I considered not having reconstruction, but ultimately did. Primarily I chose this because I wanted to preserve my healthy breast in order to possibly nurse one day. I didn't want to have only one breast. Two or none, not one.
For many women having one breast or no breasts can be devastating, can make them feel ‘less of a woman’ and less attractive and sexual. What was your experience? And what would you say to women who may go through this?
I'd tell women who feel this way that it's all in their heads. And to JOIN A PUNK BAND or take up stripping. Honestly I felt MORE a woman--I felt a solidarity with my gender after battling breast cancer, because it is primarily a disease that affects women, and more and younger women every year. I don't feel more or less attractive, but I give stripping a lot of credit for helping me accept my new, more curvy body.
You still do occasional performances at Mary’s strip club in Portland, right?
I perform twice a week at Mary's with two breasts. My breasts look different now, and I have scars, but I do not cover them. Most guys don't even notice, some remark that my breasts look "fake" (to which I like to reply "depends on your definition of reality"), but only one gentleman thus far has surmised that I've had breast cancer.
How did you feel the first time you did a strip show after your mastectomy – was there any fear of a negative reaction from the audience?
I was terrified and didn't feel like my body was my own. My left breast was literally ice cold to the touch, which I hadn't noticed until that day. I literally did not accept it as part of my body. But the club--the patrons and my co-workers--love and accept me as I am, so I eventually followed suit.
My first day back there was a guy in the audience who had lost his legs in a car accident who offered a wonderful perspective on non-elective body modification. Also, several guys who knew what I'd been through appeared at the stage with tears in their eyes, overjoyed to see me back.
Some people might say that a stripper who’s had breast cancer going on stage doing her thing is a feminist political act. What are your thoughts on that? Do you consider yourself to be making a political point?
I am averse to all politics. I believe it's very important to speak loudly what you believe in. I believe stripping is life-affirming and I say that. I believe that breast cancer is fucked and a result of our degradation of the environment and the isolation of modernity, and I say that.
At one point in the book you say you were getting burned out from stripping.
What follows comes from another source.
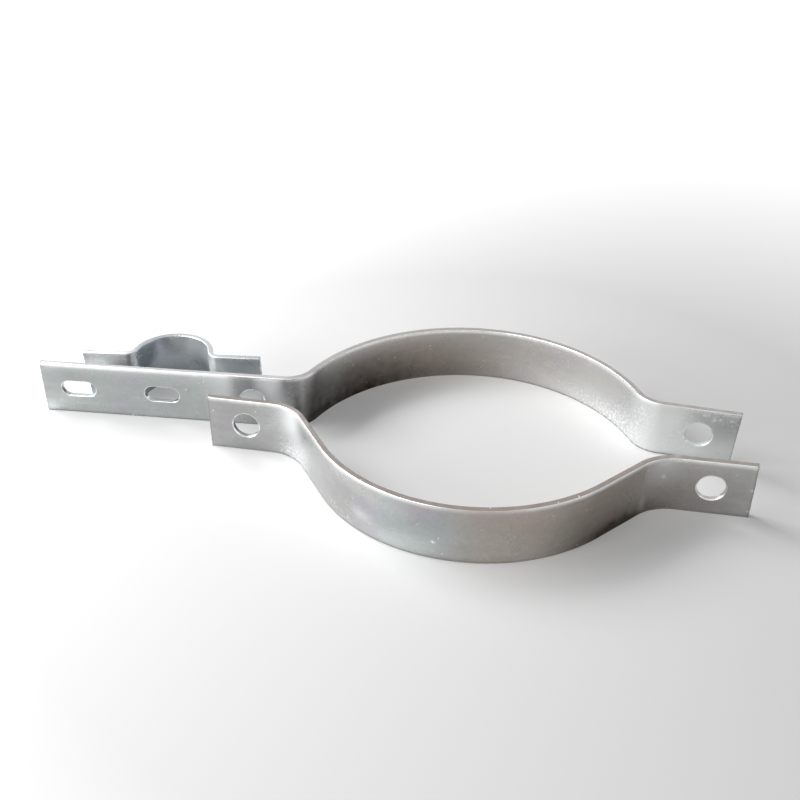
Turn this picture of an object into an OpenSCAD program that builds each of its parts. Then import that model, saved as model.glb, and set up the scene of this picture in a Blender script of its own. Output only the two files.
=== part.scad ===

Nowadays you do occasional shows combined with other artistic endeavours and performances. What is it about stripping that keeps you coming back to it?
I love the interaction I have with my audience from that stage. It's immediate, unscripted, in-the-moment. Also, the audience is very diverse--men and women from all cultures and socio-economic backgrounds. As a veteran of many stages, I can say that that is very unique.
Of course there is a financial aspect to it, too. I simply could not devote as much time to my other creative endeavors--writing, acting and music--without my stripping income.
PETA, the animal rights group, is always coming under fire for using young, conventionally attractive women in their ads who take off their clothes. Some people argue it’s sexism and turns people off the cause and it’s using oppression of one to further the cause of another. What are your thoughts on stripping for a cause?
Nudity is not oppressive! Clothes are. Naked bodies are beautiful, and if memory serves, PETA uses men as well as women, and people of different ages.
Stripping for a cause is like playing music for a cause... It is appealing to a broad audience and generates interest and $ for a purpose. In Portland, it is not uncommon to find strippers doffing their kit to benefit domestic violence shelters, breast cancer research, or relief efforts in Haiti.
What are your latest and upcoming projects?
I just appeared in an as-yet-untitled Gus Van Sant flick, my band has been busy recording, and I'm gearing up to write my next book. I haven't decided whether it will be a follow-up to Magic Gardens, or an account of my experiences with breast cancer.
Any other comments?
Check your breasts! Support the arts!